Extract the lines between the ones holding "return parts" and "if obj.type not", inclusive, exactly as written and nothing more.
>> BEGIN DATA SHOWN
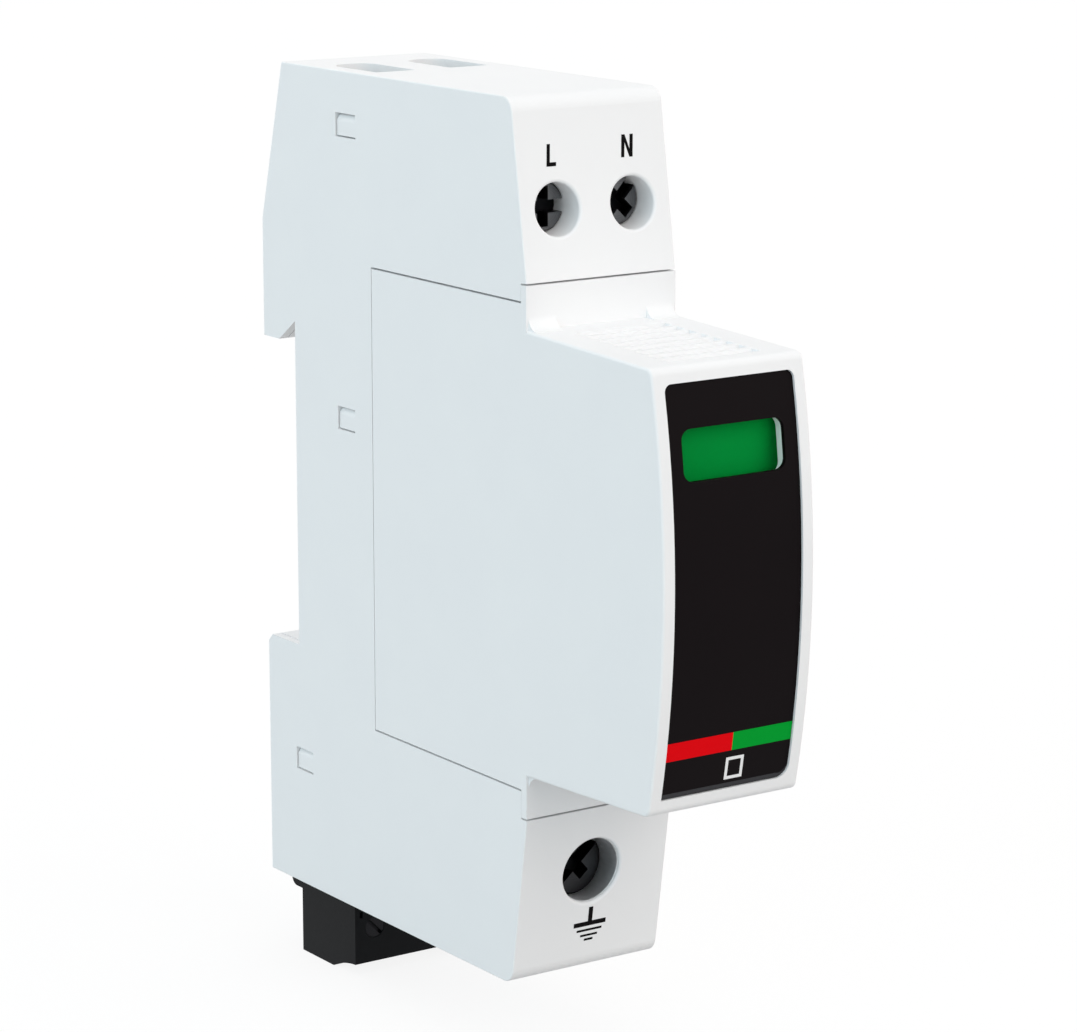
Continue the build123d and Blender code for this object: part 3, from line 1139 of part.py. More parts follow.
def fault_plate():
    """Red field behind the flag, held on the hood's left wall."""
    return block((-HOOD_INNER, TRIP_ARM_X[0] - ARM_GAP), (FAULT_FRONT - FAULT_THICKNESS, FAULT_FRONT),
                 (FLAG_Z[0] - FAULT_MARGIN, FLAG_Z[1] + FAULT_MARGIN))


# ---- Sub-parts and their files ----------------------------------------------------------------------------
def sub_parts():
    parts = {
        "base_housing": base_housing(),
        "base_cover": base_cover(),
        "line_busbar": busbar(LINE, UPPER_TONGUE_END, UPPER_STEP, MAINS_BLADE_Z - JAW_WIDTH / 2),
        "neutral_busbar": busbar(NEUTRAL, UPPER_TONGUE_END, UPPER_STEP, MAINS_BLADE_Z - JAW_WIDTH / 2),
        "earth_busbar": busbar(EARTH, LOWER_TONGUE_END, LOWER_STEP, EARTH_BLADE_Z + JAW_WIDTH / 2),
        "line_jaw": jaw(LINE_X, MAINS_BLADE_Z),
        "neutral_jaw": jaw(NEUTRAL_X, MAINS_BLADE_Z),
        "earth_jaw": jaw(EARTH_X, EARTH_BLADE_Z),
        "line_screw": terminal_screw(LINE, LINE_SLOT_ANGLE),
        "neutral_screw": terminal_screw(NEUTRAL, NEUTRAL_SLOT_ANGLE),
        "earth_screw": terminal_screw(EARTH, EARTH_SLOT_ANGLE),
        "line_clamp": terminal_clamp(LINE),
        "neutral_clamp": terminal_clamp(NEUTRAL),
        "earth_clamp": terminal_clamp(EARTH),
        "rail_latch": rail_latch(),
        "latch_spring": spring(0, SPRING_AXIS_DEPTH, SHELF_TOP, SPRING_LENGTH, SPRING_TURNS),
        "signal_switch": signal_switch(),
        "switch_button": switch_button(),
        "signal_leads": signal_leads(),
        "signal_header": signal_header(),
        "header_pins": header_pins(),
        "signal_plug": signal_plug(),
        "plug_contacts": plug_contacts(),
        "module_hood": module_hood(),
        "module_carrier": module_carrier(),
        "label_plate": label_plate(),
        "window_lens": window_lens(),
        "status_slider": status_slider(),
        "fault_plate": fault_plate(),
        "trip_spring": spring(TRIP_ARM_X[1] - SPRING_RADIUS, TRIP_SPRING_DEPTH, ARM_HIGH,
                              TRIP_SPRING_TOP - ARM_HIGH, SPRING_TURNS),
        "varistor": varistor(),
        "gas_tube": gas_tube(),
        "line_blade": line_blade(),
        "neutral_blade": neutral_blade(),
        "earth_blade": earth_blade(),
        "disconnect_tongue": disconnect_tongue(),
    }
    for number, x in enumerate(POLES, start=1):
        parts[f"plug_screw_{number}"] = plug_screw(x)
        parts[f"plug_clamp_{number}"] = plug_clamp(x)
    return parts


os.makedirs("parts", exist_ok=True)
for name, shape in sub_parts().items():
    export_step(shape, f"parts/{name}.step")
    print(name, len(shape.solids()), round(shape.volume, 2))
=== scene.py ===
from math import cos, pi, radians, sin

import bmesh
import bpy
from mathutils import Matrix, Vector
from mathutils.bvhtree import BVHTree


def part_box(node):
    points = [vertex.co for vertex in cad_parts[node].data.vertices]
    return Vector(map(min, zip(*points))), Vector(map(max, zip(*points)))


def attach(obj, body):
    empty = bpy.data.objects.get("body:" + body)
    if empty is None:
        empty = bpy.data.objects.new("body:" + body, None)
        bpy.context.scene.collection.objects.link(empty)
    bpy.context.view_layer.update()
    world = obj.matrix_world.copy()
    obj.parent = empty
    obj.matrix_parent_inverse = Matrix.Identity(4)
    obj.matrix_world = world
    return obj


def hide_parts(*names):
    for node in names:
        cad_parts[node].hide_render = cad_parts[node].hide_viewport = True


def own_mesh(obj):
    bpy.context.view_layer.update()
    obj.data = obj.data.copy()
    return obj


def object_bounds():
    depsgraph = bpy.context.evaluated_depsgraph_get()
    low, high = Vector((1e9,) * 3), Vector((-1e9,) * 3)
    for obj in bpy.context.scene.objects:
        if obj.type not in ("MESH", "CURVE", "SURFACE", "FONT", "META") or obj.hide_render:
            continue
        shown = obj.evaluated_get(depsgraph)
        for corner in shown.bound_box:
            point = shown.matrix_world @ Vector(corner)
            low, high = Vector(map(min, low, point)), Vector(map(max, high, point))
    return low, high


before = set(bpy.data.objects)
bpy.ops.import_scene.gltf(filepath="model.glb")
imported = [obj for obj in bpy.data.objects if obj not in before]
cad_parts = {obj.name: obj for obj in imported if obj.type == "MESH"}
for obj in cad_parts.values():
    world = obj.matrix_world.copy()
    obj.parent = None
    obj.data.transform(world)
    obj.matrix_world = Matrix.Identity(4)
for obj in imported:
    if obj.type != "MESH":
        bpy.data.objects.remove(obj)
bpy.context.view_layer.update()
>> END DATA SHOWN
>> BEGIN DATA SHOWN
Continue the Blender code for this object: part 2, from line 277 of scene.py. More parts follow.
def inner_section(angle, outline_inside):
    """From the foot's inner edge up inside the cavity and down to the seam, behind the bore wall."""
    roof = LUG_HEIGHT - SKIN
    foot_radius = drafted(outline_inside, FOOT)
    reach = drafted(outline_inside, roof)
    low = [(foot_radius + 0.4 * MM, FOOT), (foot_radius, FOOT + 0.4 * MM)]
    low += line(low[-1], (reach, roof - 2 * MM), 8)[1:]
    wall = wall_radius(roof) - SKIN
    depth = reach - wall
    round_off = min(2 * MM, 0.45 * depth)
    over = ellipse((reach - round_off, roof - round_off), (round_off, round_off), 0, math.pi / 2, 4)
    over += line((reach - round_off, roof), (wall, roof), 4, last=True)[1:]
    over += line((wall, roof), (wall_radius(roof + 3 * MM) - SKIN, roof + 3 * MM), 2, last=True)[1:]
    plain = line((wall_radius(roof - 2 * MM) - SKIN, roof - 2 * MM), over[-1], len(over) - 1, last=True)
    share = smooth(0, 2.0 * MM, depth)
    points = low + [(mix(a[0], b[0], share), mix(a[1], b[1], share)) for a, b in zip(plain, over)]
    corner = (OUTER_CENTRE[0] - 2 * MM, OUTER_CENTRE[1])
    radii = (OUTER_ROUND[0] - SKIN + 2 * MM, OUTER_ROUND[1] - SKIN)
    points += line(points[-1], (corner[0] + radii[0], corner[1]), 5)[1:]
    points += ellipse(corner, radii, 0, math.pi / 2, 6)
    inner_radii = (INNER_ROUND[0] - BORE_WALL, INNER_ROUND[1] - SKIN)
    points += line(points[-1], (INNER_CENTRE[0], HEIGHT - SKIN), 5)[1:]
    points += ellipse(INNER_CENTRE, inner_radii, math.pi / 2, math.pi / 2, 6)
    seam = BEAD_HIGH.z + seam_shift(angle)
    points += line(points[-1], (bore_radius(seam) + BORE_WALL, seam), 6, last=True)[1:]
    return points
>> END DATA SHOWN
_SOLUTION FOR THIS EXERCISE_:
    return parts


os.makedirs("parts", exist_ok=True)
for name, shape in sub_parts().items():
    export_step(shape, f"parts/{name}.step")
    print(name, len(shape.solids()), round(shape.volume, 2))
=== scene.py ===
from math import cos, pi, radians, sin

import bmesh
import bpy
from mathutils import Matrix, Vector
from mathutils.bvhtree import BVHTree


def part_box(node):
    points = [vertex.co for vertex in cad_parts[node].data.vertices]
    return Vector(map(min, zip(*points))), Vector(map(max, zip(*points)))


def attach(obj, body):
    empty = bpy.data.objects.get("body:" + body)
    if empty is None:
        empty = bpy.data.objects.new("body:" + body, None)
        bpy.context.scene.collection.objects.link(empty)
    bpy.context.view_layer.update()
    world = obj.matrix_world.copy()
    obj.parent = empty
    obj.matrix_parent_inverse = Matrix.Identity(4)
    obj.matrix_world = world
    return obj


def hide_parts(*names):
    for node in names:
        cad_parts[node].hide_render = cad_parts[node].hide_viewport = True


def own_mesh(obj):
    bpy.context.view_layer.update()
    obj.data = obj.data.copy()
    return obj


def object_bounds():
    depsgraph = bpy.context.evaluated_depsgraph_get()
    low, high = Vector((1e9,) * 3), Vector((-1e9,) * 3)
    for obj in bpy.context.scene.objects:
        if obj.type not in ("MESH", "CURVE", "SURFACE", "FONT", "META") or obj.hide_render:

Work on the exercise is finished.